## WHAT TO PRODUCE
Reproduce exactly the opening lines of the listing, stopping after the line that contains "are in millimetres." and including it.

## STORED DATA
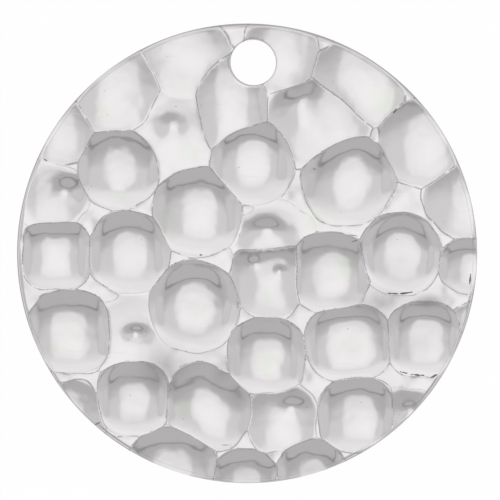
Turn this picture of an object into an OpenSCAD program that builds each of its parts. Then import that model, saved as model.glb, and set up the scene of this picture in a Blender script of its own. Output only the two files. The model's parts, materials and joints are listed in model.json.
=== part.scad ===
// Hammered disc pendant: one struck metal disc with a drilled hole for a jump ring.
// It lies on its flat back. The origin is the middle of the back, +Z leaves the struck face
// and +Y points at the hole. All lengths are in millimetres.

/* [Disc] */
// Diameter of the disc
disc_d = 25; // [18:0.5:40]
// Thickness of the metal where no strike has landed
disc_t = 1.2; // [0.9:0.1:2.5]
// Radius of the rounding along both edges of the rim
rim_round = 0.25; // [0.1:0.05:0.4]

/* [Hole] */
// Diameter of the drilled hole
hole_d = 2.5; // [1:0.1:3.5]
// Distance from the rim to the middle of the hole
hole_inset = 2.1; // [2:0.1:4]

/* [Strikes] */
// Diameter of a full strike of the hammer, measured on the face
strike_d = 4.2; // [3:0.1:6]
// Depth of a full strike at its middle
strike_depth = 0.34; // [0.1:0.02:0.5]
// Turn of the whole pattern of strikes about the middle of the disc, in degrees
strike_turn = 1.85; // [-180:0.05:180]

/* [Hidden] */
$fn = 96;

disc_r = disc_d / 2;
hole_y = disc_r - hole_inset;
// How far a cut runs past the face that it opens
past = 1;

// The strikes, read from the top of the disc to its bottom.
// x and y are the middle of the strike as shares of the disc's radius.
// across is a share of strike_d and deep is a share of strike_depth.
x = 0;
y = 1;
across = 2;
deep = 3;
strikes = [
    //  x,     y,  across, deep
    [-0.26,  0.87, 1.00, 0.60],
    [ 0.13,  0.87, 1.00, 0.60],
    [ 0.44,  0.78, 0.98, 0.80],
    [ 0.57,  0.68, 0.80, 0.65],
    [-0.54,  0.74, 1.00, 0.65],
    [-0.10,  0.75, 0.85, 0.75],
    [-0.06,  0.66, 0.95, 0.75],
    [ 0.27,  0.56, 1.15, 1.00],
    [-0.78,  0.55, 0.78, 0.65],
    [-0.30,  0.51, 0.90, 0.50],
    [ 0.73,  0.49, 1.12, 0.95],
    [ 0.02,  0.40, 1.12, 1.10],
    [-0.55,  0.39, 1.08, 1.10],
    [ 0.46,  0.33, 1.08, 1.05],
    [ 0.36,  0.26, 0.90, 0.80],
    [-0.84,  0.25, 0.88, 0.65],
    [ 0.90,  0.23, 0.98, 0.80],
    [-0.22,  0.19, 1.18, 1.10],
    [ 0.09,  0.10, 0.80, 0.50],
    [-0.51, -0.00, 1.08, 1.10],
    [-0.83, -0.01, 0.88, 0.90],
    [ 0.67,  0.00, 1.08, 1.15],
    [ 0.95, -0.05, 0.72, 0.60],
    [ 0.36, -0.08, 1.05, 0.95],
    [ 0.08, -0.13, 0.90, 0.80],
    [-0.23, -0.23, 1.20, 1.20],
    [ 0.97, -0.28, 0.45, 0.35],
    [-0.52, -0.37, 0.80, 0.50],
    [-0.77, -0.34, 1.08, 1.05],
    [ 0.40, -0.40, 0.92, 0.90],
    [ 0.49, -0.37, 0.92, 0.95],
    [ 0.77, -0.37, 0.98, 1.00],
    [ 0.08, -0.44, 1.00, 1.05],
    [-0.49, -0.63, 0.98, 1.00],
    [-0.18, -0.66, 1.05, 1.00],
    [ 0.71, -0.70, 0.72, 0.50],
    [-0.78, -0.71, 0.98, 1.00],
    [ 0.15, -0.72, 0.88, 0.60],
    [ 0.47, -0.70, 0.98, 0.90],
    [-0.32, -0.89, 0.95, 0.95],
    [ 0.28, -0.94, 0.92, 0.85],
    [ 0.00, -0.98, 0.85, 0.80],
];

// Half of the disc's section, from the axis out to the rounded rim
module section() {
    flat_r = disc_r - rim_round;
    square([flat_r, disc_t]);
    translate([0, rim_round])
        square([disc_r, disc_t - 2 * rim_round]);
    for (z = [rim_round, disc_t - rim_round])
        translate([flat_r, z])
            circle(r = rim_round);
}

// The round end of the hammer where it lands in one strike of the chart. The ball is turned so
// that neither of its poles touches the metal.
module hammer(strike) {
    a = strike[across] * strike_d / 2;
    d = strike[deep] * strike_depth;
    ball_r = (a * a + d * d) / (2 * d);
    translate([strike[x] * disc_r, strike[y] * disc_r, disc_t - d + ball_r])
        rotate([0, -90, 0])
            sphere(r = ball_r);
}

// The blank after the first strikes of the chart, each one cut from what the last one left
module struck(count) {
    if (count == 0)
        rotate_extrude()
            section();
    else
        difference() {
            struck(count - 1);
            rotate([0, 0, strike_turn])
                hammer(strikes[count - 1]);
        }
}

// The disc: a blank with a rounded rim, struck all over its face and drilled near the rim
module disc() {
    color("silver")
        difference() {
            struck(len(strikes));
            translate([0, hole_y, -past])
                cylinder(d = hole_d, h = disc_t + 2 * past);
        }
}

disc();
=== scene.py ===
"""Hammered disc pendant: one struck, silver plated disc with a drilled hole, in a white light tent."""

import json
import math

import bpy
from bpy.props import FloatProperty, FloatVectorProperty, IntProperty, PointerProperty
from mathutils import Matrix, Vector
from mathutils.geometry import delaunay_2d_cdt


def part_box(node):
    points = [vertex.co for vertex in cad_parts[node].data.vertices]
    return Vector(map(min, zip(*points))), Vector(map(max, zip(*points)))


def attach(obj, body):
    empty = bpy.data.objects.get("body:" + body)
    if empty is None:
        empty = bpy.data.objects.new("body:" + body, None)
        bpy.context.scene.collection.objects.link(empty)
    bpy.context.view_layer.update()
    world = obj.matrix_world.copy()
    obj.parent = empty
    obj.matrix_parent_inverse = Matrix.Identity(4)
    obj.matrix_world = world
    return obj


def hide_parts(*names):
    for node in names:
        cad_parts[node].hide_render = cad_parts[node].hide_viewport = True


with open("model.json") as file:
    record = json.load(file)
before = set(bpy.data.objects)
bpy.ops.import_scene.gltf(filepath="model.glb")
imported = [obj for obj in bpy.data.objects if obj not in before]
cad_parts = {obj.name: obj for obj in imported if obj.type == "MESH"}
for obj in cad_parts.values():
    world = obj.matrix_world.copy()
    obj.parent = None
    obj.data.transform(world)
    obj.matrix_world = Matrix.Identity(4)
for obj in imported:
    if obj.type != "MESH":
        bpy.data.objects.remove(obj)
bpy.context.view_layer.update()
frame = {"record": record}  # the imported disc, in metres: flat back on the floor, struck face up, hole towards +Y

bl_info = {
    "name": "Hammered Disc Pendant",
    "version": (1, 0, 0),
    "blender": (4, 5, 0),
    "location": "3D View > Sidebar > Pendant",
    "description": "Builds a hammered silver disc on its packed frame, with its tent and camera",
    "category": "Object",
}

MM = 0.001
_, DISC_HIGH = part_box("disc")
HOLE = next(mount for mount in frame["record"]["mounts"] if mount["name"] == "hole")

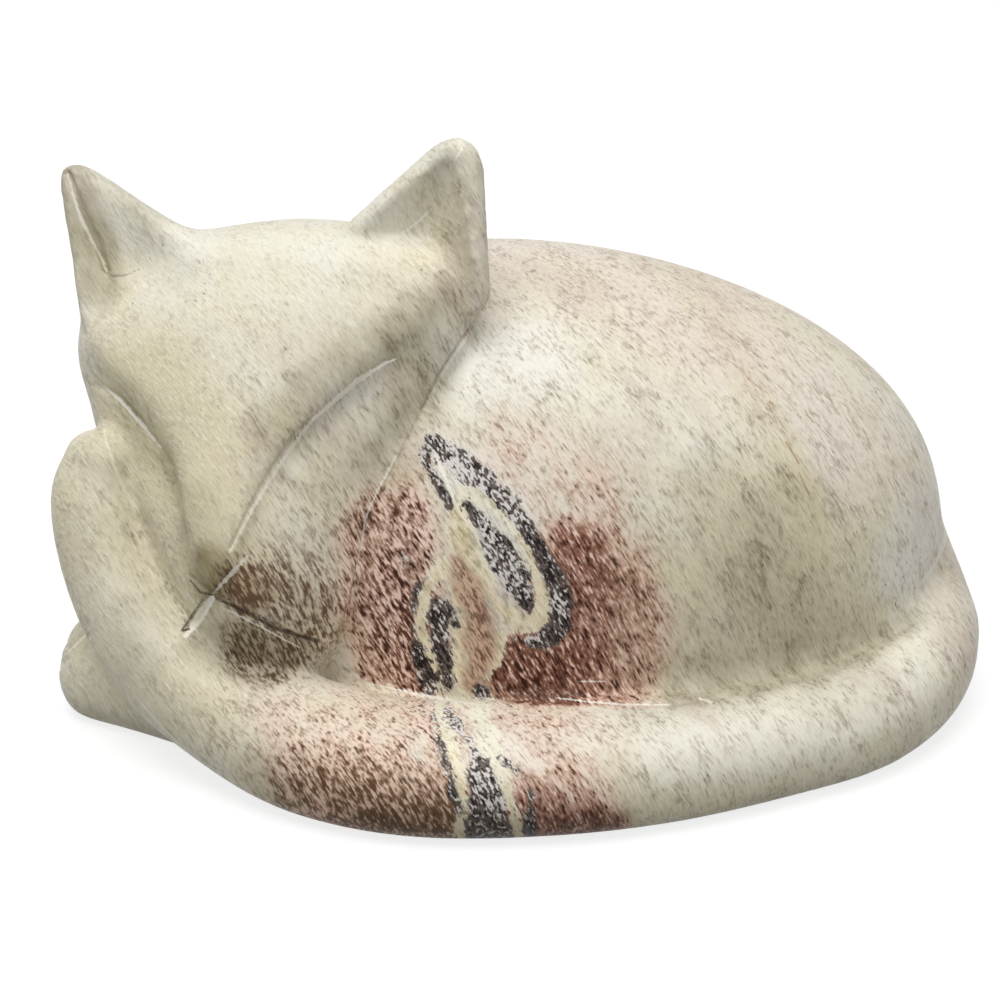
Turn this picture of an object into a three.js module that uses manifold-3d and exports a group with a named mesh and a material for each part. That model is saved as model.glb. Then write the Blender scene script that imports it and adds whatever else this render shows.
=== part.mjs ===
// A sleeping cat carved from one block of soapstone, curled with its chin on its tail.
// Millimetres, +Z up. The cat lies along X with its head at -X, and its face looks towards -Y.
import * as THREE from "three";
import { mergeVertices } from "three/addons/utils/BufferGeometryUtils.js";
import { ConvexGeometry } from "three/addons/geometries/ConvexGeometry.js";
import Module from "manifold-3d";

const wasm = await Module();
wasm.setup();

// The block of stone that the cat is carved from, and how far its left end lies from X = 0
const block = { length: 153, width: 95.2, height: 98.6, toLeft: 73.7 };
const blockToRight = block.length - block.toLeft;

// The trunk is three egg-shaped domes, each lofted through level outlines: the flank and rump, the
// shoulders behind the head and the chest under the chin. toLeft and toRight run along X, toFront
// and toBack along Y.
const flank = {
  around: 54,
  centre: [12, 5],
  toRight: blockToRight - 17.3,
  toLeft: 60,
  toFront: 41,
  toBack: 34,
  height: block.height - 25.3,
  widestAt: 24,
  fullness: 2.22,
  apexShift: [-14.5, 4],
};
const shoulders = {
  around: 42,
  centre: [-26, 9],
  toRight: 50,
  toLeft: 37,
  toFront: 30,
  toBack: 27,
  height: block.height - 25.6,
  widestAt: 34,
  fullness: 2.2,
  apexShift: [2, 0],
};
const chest = {
  around: 30,
  centre: [-38, -8],
  toRight: 24,
  toLeft: 20,
  toFront: 17,
  toBack: 20,
  height: 50,
  widestAt: 12,
  fullness: 2.2,
  apexShift: [2, 4],
};
const footRounding = 6;

// The head: its crown point, how far it is turned from the front, tipped back and leant over, and
// how deep it is from the forehead to the nape. Above the level crownFrom it is rounded over to
// crownTop, which lies at crownOut behind the forehead; a higher crownWidth makes it flatter, and
// crownFall is how much it falls for each millimetre towards the left ear.
const head = {
  crown: new THREE.Vector3(-34, -8.4, block.height - 12.1),
  yaw: 16,
  pitch: 35,
  roll: -4,
  depth: 36,
  crownTop: -4,
  crownFrom: 10,
  crownOut: -25,
  crownWidth: 2,
  crownFall: 0.13,
};

const ear = {
  thickness: 14,
  height: 11.6,
  narrowing: 0.8,
  thinning: 0.62,
  rootOut: -8,
  tipOut: 1,
  hollowDepth: 6,
  rimAtTip: 3,
  rimInside: 5,
  rimOutside: 2.2,
};

// Each knife cut is a V with this width across its mouth and this depth
const knife = { width: 0.9, depth: 1.1 };

// The tail's route along the floor, from its root in the rump to its tip beside the left cheek. It
// reaches the right end and the front of the block.
const tailToFront = block.width - flank.centre[1] - flank.toBack;
const tailRoute = [
  { at: [24, 14, 42], wide: 8, high: 8 },
  { at: [42, 23, 36.5], wide: 9.5, high: 9.5 },
  { at: [57, 20.5, 28.5], wide: 11, high: 11.5 },
  { at: [blockToRight - 15.5, 9, 17.6], wide: 12.5, high: 12 },
  { at: [blockToRight - 13.5, -8, 10.5], wide: 13.5, high: 11.2 },
  { at: [56.5, -22.5, 7.5], wide: 13.5, high: 10 },
  { at: [40, -32, 7], wide: 13.5, high: 9.6 },
  { at: [22, 16.7 - tailToFront, 7], wide: 13.3, high: 9.6 },
  { at: [3, 13.2 - tailToFront, 7], wide: 13.2, high: 9.6 },
  { at: [-15, 13.2 - tailToFront, 7], wide: 12.6, high: 9.5 },
  { at: [-30, -38.2, 8.2], wide: 11.6, high: 9.8 },
  { at: [-43.2, -31.6, 11.6], wide: 9.6, high: 9.3 },
  { at: [-53.4, -26, 17.8], wide: 8.6, high: 9.3 },
  { at: [-60.7, -20.4, 28.6], wide: 7.8, high: 8.2 },
  { at: [-63.7, -15.8, 40.5], wide: 7.2, high: 7.6 },
  { at: [-62.8, -14.6, 46.5], wide: 5.8, high: 6.2 },
];

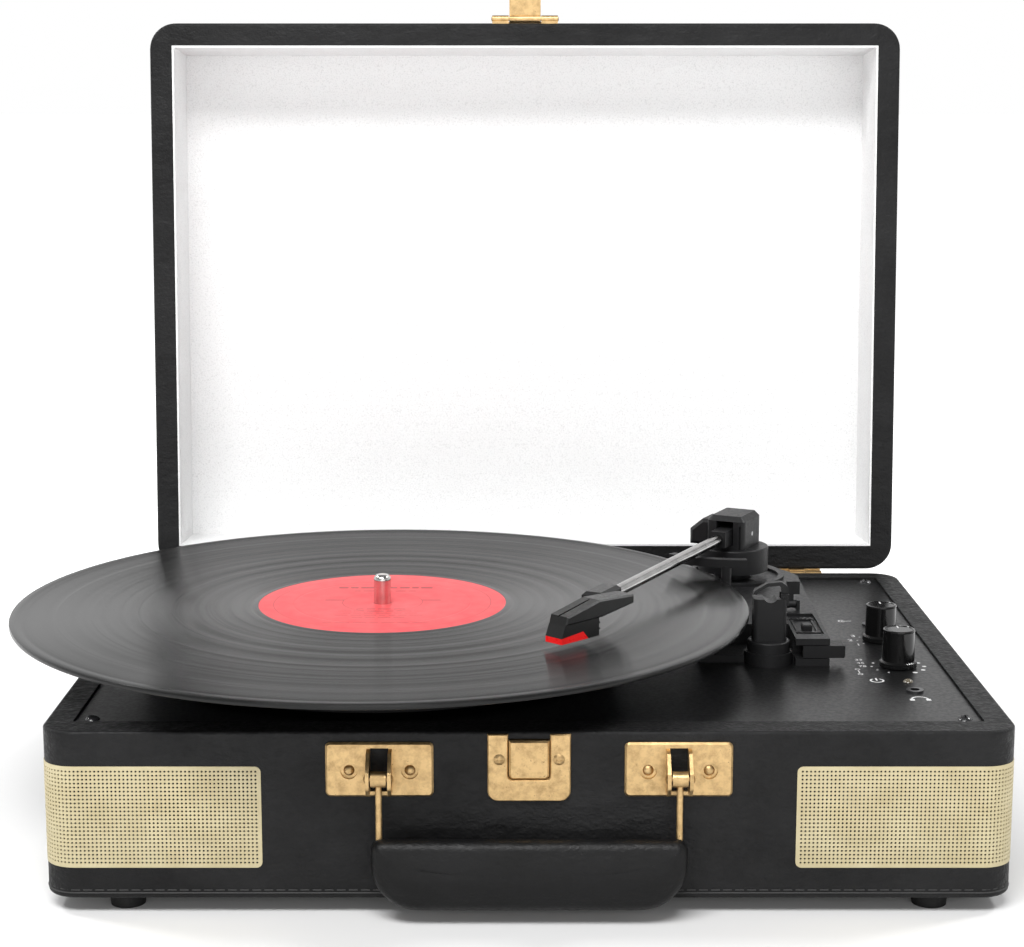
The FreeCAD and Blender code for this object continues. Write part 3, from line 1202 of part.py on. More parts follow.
def make_rear_sockets():
    inlet_x = d.rear_x + d.inlet_offset
    phono_x = [d.rear_x - d.inlet_offset + sign * d.phono_spacing / 2 for sign in SIDES]
    outline = rectangle((d.rear_x - d.rear_half_x, d.rear_x + d.rear_half_x),
                        (rear_z - d.rear_half_z, rear_z + d.rear_half_z))
    plate = prism("RearSheet", "XZ", (half_depth, half_depth + d.rear_sheet), outline,
                  rounds=[(2.5, outline)])
    inside = half_depth - 6
    through = 6 + d.rear_sheet
    openings = [rod(d.phono_radius, (x, inside, rear_z), through, "+Y") for x in phono_x]
    openings.append(rod(d.inlet_radius, (inlet_x, inside, rear_z), through, "+Y"))
    piece("rear_plate", cut(plate, *openings))
    face = half_depth + d.rear_sheet
    phonos = []
    for x in phono_x:
        sleeve = rod(d.phono_radius, (x, inside, rear_z), through + d.phono_reach, "+Y")
        flange = rod(d.phono_radius + 1.5, (x, face, rear_z), 1, "+Y")
        bore = rod(d.phono_bore, (x, face + d.phono_reach, rear_z), 10, "-Y")
        phonos.append(cut(fuse(sleeve, flange), bore))
    piece("phono_jacks", group(*phonos))
    mouth = face + 1.2
    sleeve = rod(d.inlet_radius, (inlet_x, inside - 4, rear_z), mouth - inside + 4, "+Y")
    flange = rod(d.inlet_radius + 1, (inlet_x, face, rear_z), 1.2, "+Y")
    bore = rod(d.inlet_bore, (inlet_x, mouth, rear_z), d.inlet_depth, "-Y")
    contact = rod(d.inlet_pin, (inlet_x, mouth - d.inlet_depth, rear_z), d.inlet_depth - 1, "+Y")
    piece("power_inlet", fuse(cut(fuse(sleeve, flange), bore), contact))


def make_circuit_board():
    low = floor_top + d.pillar_height
    x0 = cavity_x - 18 - d.board_length
    y0 = cavity_back - 18 - d.board_depth
    piece("circuit_board", group(box((x0, x0 + d.board_length), (y0, y0 + d.board_depth),
                                     (low, low + d.board_sheet))))


MAKERS = (
    make_case_shell, make_case_floor, make_feet, make_deck, make_grilles, make_speakers, make_latch,
    make_brass_screws, make_handle, make_hinges, make_lid, make_hasp, make_platter, make_motor,
    make_belt, make_tonearm_base, make_tonearm_pivot, make_arm, make_head, make_arm_rest, make_cueing,
    make_switches, make_knobs, make_sockets, make_rear_sockets, make_circuit_board,
)


def check_document():
    """Stops the build at any failed object or broken shape."""
    for thing in doc.Objects:
        if "Invalid" in thing.State or "Error" in thing.State:
            raise ValueError(f"{thing.Name} ({thing.Label}) failed: {thing.State}")
    for name, thing in pieces.items():
        if thing.Shape.isNull() or not thing.Shape.isValid():
            raise ValueError(f"{name} has no valid shape")


def write_pieces():
    os.makedirs("parts", exist_ok=True)
    for name, thing in pieces.items():
        thing.Shape.exportStep(f"parts/{name}.step")
        print(f"{name}: {len(thing.Shape.Solids)} solids, {thing.Shape.Volume:.0f} mm3")


for maker in MAKERS:
    maker()
doc.recompute()
check_document()
write_pieces()
print(len(pieces), "sub-parts")
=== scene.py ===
"""Looks of the suitcase record player: materials on the CAD pieces, and the detail pieces around them."""

import json
import math
import random

import bmesh
import bpy
from mathutils import Matrix, Vector


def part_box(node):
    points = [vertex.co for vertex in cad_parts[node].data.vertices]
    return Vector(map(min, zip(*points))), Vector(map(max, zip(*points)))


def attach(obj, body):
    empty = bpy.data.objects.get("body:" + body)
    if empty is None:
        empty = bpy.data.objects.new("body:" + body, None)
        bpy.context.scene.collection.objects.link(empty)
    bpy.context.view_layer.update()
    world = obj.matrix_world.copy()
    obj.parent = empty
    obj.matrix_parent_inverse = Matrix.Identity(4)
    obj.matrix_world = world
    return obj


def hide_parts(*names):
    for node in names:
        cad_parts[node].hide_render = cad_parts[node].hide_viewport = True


MM = 0.001
SIDES = (-1, 1)
LID_OPEN = math.radians(94.54)
CORNER_RADIUS = 12 * MM
SHARP_EDGE = math.radians(35)
WELT_RADIUS = 0.28 * MM
STITCH_RADIUS = 0.24 * MM
STITCH_PITCH = 4.4 * MM
RECORD_HOLE = 3.65 * MM
OFF_AXIS = Vector((0.31, 0.17, 0.94))
PRINT_BELOW = 0.02 * MM
PRINT_ABOVE = 0.03 * MM

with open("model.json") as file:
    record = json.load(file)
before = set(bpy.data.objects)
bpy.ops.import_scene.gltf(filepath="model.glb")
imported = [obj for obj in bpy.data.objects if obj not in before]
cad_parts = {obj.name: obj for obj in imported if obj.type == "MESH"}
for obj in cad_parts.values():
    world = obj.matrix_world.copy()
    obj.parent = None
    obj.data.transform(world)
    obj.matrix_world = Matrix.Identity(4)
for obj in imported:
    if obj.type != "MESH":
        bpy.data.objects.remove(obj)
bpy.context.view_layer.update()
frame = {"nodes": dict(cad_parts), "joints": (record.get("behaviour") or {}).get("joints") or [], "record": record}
joints = {joint["name"]: joint for joint in frame["joints"]}
random.seed(7)


# ---------------------------------------------------------------- materials

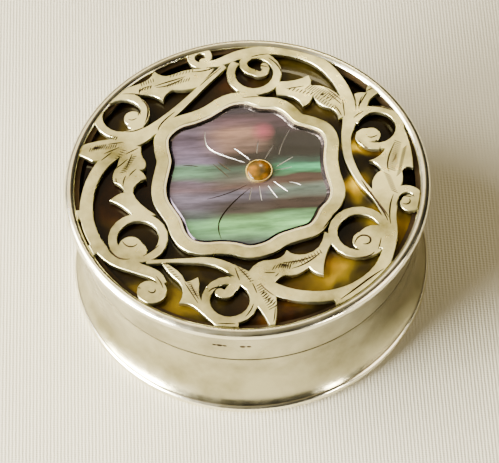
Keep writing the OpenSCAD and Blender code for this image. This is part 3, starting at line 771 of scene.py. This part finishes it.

## TASK SOLUTION
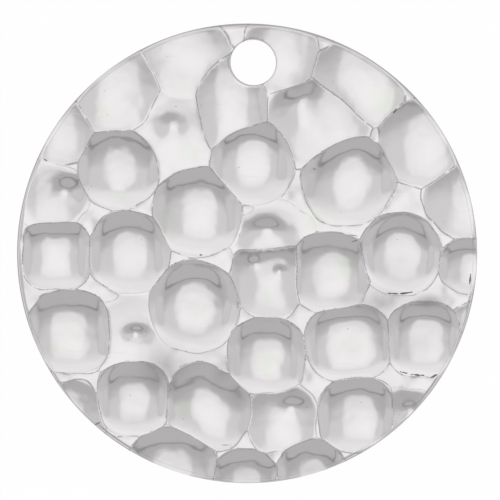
Turn this picture of an object into an OpenSCAD program that builds each of its parts. Then import that model, saved as model.glb, and set up the scene of this picture in a Blender script of its own. Output only the two files. The model's parts, materials and joints are listed in model.json.
=== part.scad ===
// Hammered disc pendant: one struck metal disc with a drilled hole for a jump ring.
// It lies on its flat back. The origin is the middle of the back, +Z leaves the struck face
// and +Y points at the hole. All lengths are in millimetres.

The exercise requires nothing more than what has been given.